This means that if the user’s goal is to have a high salary, the tasks will be to find a list of all the necessary methodologies on the Internet, check their quality and effectiveness, sort them by priority and study them.
Step 4. Understand the needs, wants, and fears
- Needs. These are the business aspects that help the user achieve the goals. I carry them over from the Empathy Map after we discovered the insights and turned them into needs.
For example, an affordable tuition fee, live communication with mentors, constant feedback from mentors, and a certificate.
- Wants (external environment). Sometimes this block is called motivations or drivers.
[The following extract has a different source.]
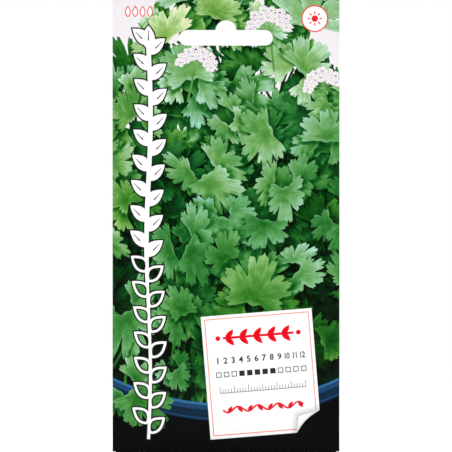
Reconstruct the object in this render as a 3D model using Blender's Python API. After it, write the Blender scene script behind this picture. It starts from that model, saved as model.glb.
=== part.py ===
"""A seed packet that hangs by a euro slot: one sheet of coated paper, folded and glued into a flat
pocket, with a small heap of coriander fruits inside.

X runs across the packet, Y from its printed front to its back, and Z up. The origin is where a shop
peg bears: the top of the slot's hump, in the middle of the header's thickness.
"""

import math
import random

import bmesh
import bpy
from mathutils import Euler, Vector

MM = 0.001

# The packet
WIDTH = 80 * MM
HEIGHT = 160 * MM
HEADER = 24 * MM
SWELL = 2.6 * MM

# The paper, drawn a little thicker than the real 0.12 mm, and the glue between two layers of it
PAPER = 0.2 * MM
JOINT = 0.2 * MM
GLUE = 0.1 * MM

# The slot
SLOT_LENGTH = 33 * MM
SLOT_HEIGHT = 5.5 * MM
HUMP_RADIUS = 3.75 * MM
HUMP_RISE = 3.4 * MM
HUMP_TO_TOP = 7.5 * MM
PUNCH_REACH = 5 * MM
GLUE_SETBACK = 1.5 * MM
GLUE_MARGIN = 1 * MM

# The folds, the tab under the back panel's edge and the flap over its foot
BOTTOM_FOLD = 0.4 * MM
FLAP_INSET = 0.8 * MM
FLAP_TAPER = 4.3 * MM
FLAP_ROWS = 5
BACK_EDGE = 1.4 * MM
TAB_EDGE = 14.5 * MM
STEP_START = 20 * MM
STEP_END = 15.2 * MM

# How the pocket swells: its belly lies low, and its sides and header stay closed
SIDE_POWER = 3.4
FOOT_POWER = 0.8
HEADER_POWER = 2.0

# How finely the sheet is divided
COLUMNS = 16
POCKET_ROWS = 18
ROW_CROWDING = 1.3
FOLD_STEPS = 6
ARC_STEPS = 10

# The fruits
SEED_DIAMETERS = (3.4 * MM, 3.6 * MM, 3.8 * MM)
SEED_RIBS = 8
SEED_RINGS = 6
RIB_DEPTH = 0.045
SEED_LENGTHENING = 1.06
SEED_TIP = 0.08
HEAP_FOOT = 17.5 * MM
HEAP_ROWS = 5
HEAP_FIRST_ROW = 11
HEAP_COLUMN = 4.4 * MM
HEAP_ROW = 3.8 * MM
HEAP_SAG = 3.6 * MM
HEAP_JITTER = 0.15 * MM
HEAP_SEED = 16

# Worked out from the above
LAYER = PAPER + JOINT
FOLD_X = (WIDTH - LAYER - PAPER) / 2
TOP = HUMP_TO_TOP
BOTTOM = TOP - HEIGHT
FOLD_Z = BOTTOM + BOTTOM_FOLD + PAPER / 2
POCKET = TOP - HEADER - FOLD_Z
SLOT_MIDDLE = -HUMP_RISE - SLOT_HEIGHT / 2
FLAP_X = FOLD_X - FLAP_INSET


def clear_scene():
    for obj in list(bpy.data.objects):
        bpy.data.objects.remove(obj)


def material(name, colour, roughness):
    made = bpy.data.materials.new(name)
    made.use_nodes = True
    shader = made.node_tree.nodes["Principled BSDF"]
    shader.inputs["Base Color"].default_value = (*colour, 1)
    shader.inputs["Roughness"].default_value = roughness
    shader.inputs["Metallic"].default_value = 0
    return made


def placed(name, mesh, finish):
    """A new object of this mesh, in the scene."""
    obj = bpy.data.objects.new(name, mesh)
    bpy.context.scene.collection.objects.link(obj)
    if not mesh.materials:
        mesh.materials.append(finish)
    return obj


def smoothstep(start, end, value):
    t = min(max((value - start) / (end - start), 0), 1)
    return t * t * (3 - 2 * t)


def rise(share):
    """The pocket's swell by height, before it is scaled to its fullest."""
    return share**FOOT_POWER * (1 - share) ** HEADER_POWER


FULLEST = rise(FOOT_POWER / (FOOT_POWER + HEADER_POWER))


def swell(x, z):
    """How far each panel stands off the flat packet at this point."""
    across = 1 - min(abs(x) / FOLD_X, 1) ** SIDE_POWER
    share = min(max((z - FOLD_Z) / POCKET, 0), 1)
    return SWELL * across * rise(share) / FULLEST


def step_over_tab(x):
    """The back panel steps out by one layer where the tab lies under it."""
    return LAYER * smoothstep(FOLD_X - STEP_START, FOLD_X - STEP_END, x)


def front(x, z):
    """The middle of the front panel's paper, as the tab and the back below are of theirs."""
    return Vector((x, -LAYER / 2 - swell(x, z), z))


def tab(x, z):
    return Vector((x, LAYER / 2 + swell(x, z), z))


def back(x, z):
    return tab(x, z) + Vector((0, step_over_tab(x), 0))


def flap(x, z):
    """The flap lies one layer outside the back panel, and its cut ends lean in as it rises."""
    end = FLAP_X - FLAP_TAPER * (z - FOLD_Z) / (ROWS[FLAP_ROWS] - FOLD_Z)
    return back(min(max(x, -end), end), z) + Vector((0, LAYER, 0))


def side_fold(side, angle, z):
    """A point on a side fold, at an angle from the front round to the back."""
    reach = LAYER / 2 * math.sin(angle)
    return Vector((side * (FOLD_X + reach), -LAYER / 2 * math.cos(angle), z))


def bottom_fold(x, angle):
    """A point on the bottom fold, at an angle from the front round to the flap."""
    near = front(x, FOLD_Z).y
    far = flap(x, FOLD_Z).y
    middle = (near + far) / 2
    return Vector(
        (x, middle + (near - middle) * math.cos(angle), FOLD_Z - BOTTOM_FOLD * math.sin(angle))
    )


def even(start, end, count):
    """Evenly spaced values, both ends included."""
    return [start + (end - start) * i / count for i in range(count + 1)]


ROWS = [FOLD_Z + POCKET * share**ROW_CROWDING for share in even(0, 1, POCKET_ROWS)] + [TOP]
ACROSS = even(-FLAP_X, FLAP_X, COLUMNS)
BACK_EDGE_X = FOLD_X - BACK_EDGE
TAB_EDGE_X = FOLD_X - TAB_EDGE


def add_panel(bm, surface, across, along):
    """Adds a grid of faces through surface(a, b), with a corner at every pair of values."""
    grid = [[bm.verts.new(surface(a, b)) for a in across] for b in along]
    for low, high in zip(grid, grid[1:]):
        for i in range(len(across) - 1):
            bm.faces.new((low[i], low[i + 1], high[i + 1], high[i]))


def sheet_object(name, panels, thickness, finish):
    """One sheet: its panels joined where their edges meet, then given the sheet's thickness."""
    bm = bmesh.new()
    for panel in panels:
        add_panel(bm, *panel)
    bmesh.ops.remove_doubles(bm, verts=bm.verts[:], dist=0.001 * MM)
    bmesh.ops.recalc_face_normals(bm, faces=bm.faces[:])
    bmesh.ops.triangulate(bm, faces=bm.faces[:], quad_method="FIXED")
    mesh = bpy.data.meshes.new(name)
    bm.to_mesh(mesh)
    bm.free()
    mesh.shade_smooth()
    obj = placed(name, mesh, finish)
    wall = obj.modifiers.new("thickness", "SOLIDIFY")
    wall.thickness = thickness
    wall.offset = 0
    wall.use_even_offset = True
    return obj


def arc(centre_x, centre_z, radius, start, end, steps):
    """Points along an arc in the XZ plane, its angles in degrees."""
    angles = [math.radians(a) for a in even(start, end, steps)]
    return [(centre_x + radius * math.cos(a), centre_z + radius * math.sin(a)) for a in angles]


def slot_outline(grow):
    """The slot's outline, grown outwards by this much: a round-ended slot with a round hump on top."""
    half = SLOT_HEIGHT / 2 + grow
    end_x = (SLOT_LENGTH - SLOT_HEIGHT) / 2
    hump = HUMP_RADIUS + grow
    start = math.degrees(math.asin((SLOT_MIDDLE + half + HUMP_RADIUS) / hump))
    return (
        arc(end_x, SLOT_MIDDLE, half, -90, 90, ARC_STEPS)
        + arc(0, -HUMP_RADIUS, hump, start, 180 - start, ARC_STEPS)
        + arc(-end_x, SLOT_MIDDLE, half, 90, 270, ARC_STEPS)
    )


def punch(name, grow, obj):
    """Cuts the slot's outline, grown by this much, through the object from front to back."""
    bm = bmesh.new()
    ring = [bm.verts.new((x, -PUNCH_REACH, z)) for x, z in slot_outline(grow)]
    face = bm.faces.new(ring)
    pushed = bmesh.ops.extrude_face_region(bm, geom=[face])["geom"]
    moved = [v for v in pushed if isinstance(v, bmesh.types.BMVert)]
    bmesh.ops.translate(bm, verts=moved, vec=(0, 2 * PUNCH_REACH, 0))
    bmesh.ops.recalc_face_normals(bm, faces=bm.faces[:])
    mesh = bpy.data.meshes.new(name)
    bm.to_mesh(mesh)
    bm.free()
    cutter = bpy.data.objects.new(name, mesh)
    bpy.context.scene.collection.objects.link(cutter)
    cutter.hide_render = True
    cutter.display_type = "WIRE"
    cut = obj.modifiers.new("slot", "BOOLEAN")
    cut.operation = "DIFFERENCE"
    cut.solver = "EXACT"
    cut.object = cutter


def make_envelope(finish):
    """The folded sheet: front panel, side folds, tab, back panel, bottom fold and flap."""
    turn = even(0, math.pi, FOLD_STEPS)
    inner = ACROSS[1:-1]
    on_back = [x for x in inner if x < BACK_EDGE_X]
    on_tab = [x for x in inner if x > TAB_EDGE_X]
    envelope = sheet_object(
        "envelope",
        (
            (front, [-FOLD_X, *ACROSS, FOLD_X], ROWS),
            (lambda a, z: side_fold(-1, a, z), turn, ROWS),
            (lambda a, z: side_fold(1, a, z), turn, ROWS),
            (tab, [TAB_EDGE_X, *on_tab, BACK_EDGE_X, FOLD_X], ROWS),
            (back, [-FOLD_X, -FLAP_X, *on_back, BACK_EDGE_X], ROWS),
            (bottom_fold, ACROSS, turn),
            (flap, ACROSS, ROWS[: FLAP_ROWS + 1]),
        ),
        PAPER,
        finish,
    )
    punch("slot_punch", 0, envelope)


def make_glue(finish):
    """The three films of glue, each in the middle of the room between two layers of paper."""
    between = Vector((0, LAYER / 2, 0))
    header = sheet_object(
        "header_glue",
        ((lambda x, z: Vector((x, 0, z)), (-FLAP_X, BACK_EDGE_X), (ROWS[-2], TOP - GLUE_MARGIN)),),
        GLUE,
        finish,
    )
    punch("glue_punch", GLUE_SETBACK, header)
    side = [x for x in ACROSS if TAB_EDGE_X < x < BACK_EDGE_X]
    sheet_object(
        "side_glue",
        ((lambda x, z: tab(x, z) + between, side, [*ROWS[1:-1], TOP - GLUE_MARGIN]),),
        GLUE,
        finish,
    )
    foot = [x for x in ACROSS if abs(x) < FLAP_X - FLAP_TAPER]
    sheet_object(
        "flap_glue",
        ((lambda x, z: back(x, z) + between, foot, ROWS[1:FLAP_ROWS]),),
        GLUE,
        finish,
    )


def seed_mesh(name, diameter, finish):
    """A coriander fruit: a round husk a little longer than wide, ribbed from its foot to its pointed tip."""
    bm = bmesh.new()
    around = 2 * SEED_RIBS
    radius = diameter / 2
    groove = 1 - 2 * RIB_DEPTH
    rings = []
    for i in range(1, SEED_RINGS):
        polar = math.pi * i / SEED_RINGS
        ring = []
        for j in range(around):
            turn = 2 * math.pi * j / around
            out = radius * math.sin(polar) * (groove if j % 2 else 1)
            height = radius * math.cos(polar) * SEED_LENGTHENING
            ring.append(bm.verts.new((out * math.cos(turn), out * math.sin(turn), height)))
        rings.append(ring)
    tip = bm.verts.new((0, 0, radius * (SEED_LENGTHENING + SEED_TIP)))
    foot = bm.verts.new((0, 0, -radius * SEED_LENGTHENING))
    for j in range(around):
        k = (j + 1) % around
        bm.faces.new((tip, rings[0][j], rings[0][k]))
        bm.faces.new((foot, rings[-1][k], rings[-1][j]))
        for upper, lower in zip(rings, rings[1:]):
            bm.faces.new((upper[j], lower[j], lower[k], upper[k]))
    mesh = bpy.data.meshes.new(name)
    bm.to_mesh(mesh)
    bm.free()
    mesh.materials.append(finish)
    mesh.shade_smooth()
    return mesh


def make_seeds(finish):
    """The heap: rows of fruits wedged in the pocket's foot, each row one shorter than the row under it."""
    draw = random.Random(HEAP_SEED)
    meshes = [seed_mesh(f"fruit_{i}", d, finish) for i, d in enumerate(SEED_DIAMETERS, 1)]
    number = 0
    for row in range(HEAP_ROWS):
        count = HEAP_FIRST_ROW - row
        for i in range(count):
            number += 1
            which = draw.randrange(len(meshes))
            x = (i - (count - 1) / 2) * HEAP_COLUMN + draw.uniform(-HEAP_JITTER, HEAP_JITTER)
            sag = HEAP_SAG * (2 * x / (HEAP_FIRST_ROW * HEAP_COLUMN)) ** 2
            z = BOTTOM + HEAP_FOOT + row * HEAP_ROW + sag + draw.uniform(-HEAP_JITTER, HEAP_JITTER)
            room = swell(x, z) + JOINT / 2 - SEED_DIAMETERS[which] / 2 * (SEED_LENGTHENING + SEED_TIP)
            y = draw.uniform(-1, 1) * max(room, 0)
            seed = placed(f"seed_{number:02d}", meshes[which], finish)
            seed.location = (x, y, z)
            seed.rotation_euler = Euler([draw.uniform(0, 2 * math.pi) for _ in range(3)])


def main():
    clear_scene()
    make_envelope(material("printed_paper", (0.22, 0.4, 0.2), 0.45))
    make_glue(material("dried_glue", (0.8, 0.76, 0.62), 0.5))
    make_seeds(material("seed_husk", (0.5, 0.33, 0.15), 0.75))


main()
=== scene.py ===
# %% [markdown]
# # A seed packet, folded from one printed sheet
#
# A seed packet is a single sheet of thin coated paper. The printer lays every ink on it while it is flat;
# then it is cut out, punched, folded round, glued and filled. This lesson works in the same order. The
# print could be an image wrapped round the packet, but it would be only as sharp as the image's pixels.
# So the print is drawn flat, in millimetres. The sheet is cut into triangles along its edges, and one
# formula folds it up. Each line of the print is then as sharp as the mesh, and it goes round the folds.

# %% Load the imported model
import math
import random

import bmesh
import bpy
import numpy as np
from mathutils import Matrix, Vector, geometry


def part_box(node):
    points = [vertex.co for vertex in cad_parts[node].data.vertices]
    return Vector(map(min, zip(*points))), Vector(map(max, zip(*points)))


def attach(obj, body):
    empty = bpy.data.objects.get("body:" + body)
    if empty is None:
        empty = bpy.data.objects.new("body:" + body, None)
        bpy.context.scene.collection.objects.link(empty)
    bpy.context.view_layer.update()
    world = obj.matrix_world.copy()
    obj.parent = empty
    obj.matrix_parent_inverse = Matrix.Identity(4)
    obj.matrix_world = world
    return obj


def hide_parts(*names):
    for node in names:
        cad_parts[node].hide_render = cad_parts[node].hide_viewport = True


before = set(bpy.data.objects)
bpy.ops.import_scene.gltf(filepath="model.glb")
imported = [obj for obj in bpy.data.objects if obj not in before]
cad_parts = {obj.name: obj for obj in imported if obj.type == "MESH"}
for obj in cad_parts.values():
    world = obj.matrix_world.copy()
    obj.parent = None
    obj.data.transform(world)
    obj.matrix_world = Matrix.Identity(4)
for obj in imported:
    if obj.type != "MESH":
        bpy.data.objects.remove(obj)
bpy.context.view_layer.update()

print("the packed model has", len(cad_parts), "nodes")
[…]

That is, this is everything that will make achieving user goals more enjoyable or push them to take the first or next steps.
For example, our user wants to get everything they need from one reliable resource and in a logical sequence.
- Fears. Sometimes this block is referred to as risks or frustrations. In short, this is a strong fear or the worst thing that can happen to a user.
For example, a user is afraid because he found a large number of articles on the Internet, and they are all different. Our user does not understand what needs to be taught to him first, and what not to learn at all. He also fears for the quality of the information and in what logical order to teach it. A serious problem is the fact that he is not sure that he will be able to learn so many methodologies.
Step 5. Expectations
We have already mentioned this block before. In short, you need to turn the mental model into a storyframe.
- Think and choose one main goal.
- The goal you choose should contain several objectives.
- We describe everything step by step.
In other words, a story is like a use case, but with more detail, rather than just a long list of steps the user can take until they reach their goal.
You can use one of the following tools to develop personas: Google Docs, Xtensio, Userforge, UXPressia, or Miro.
Example: User persona
OTAKOYI UX design program:
Stage 1. Business research:
- Step 1. Preparatory & Secondary research (Desk research)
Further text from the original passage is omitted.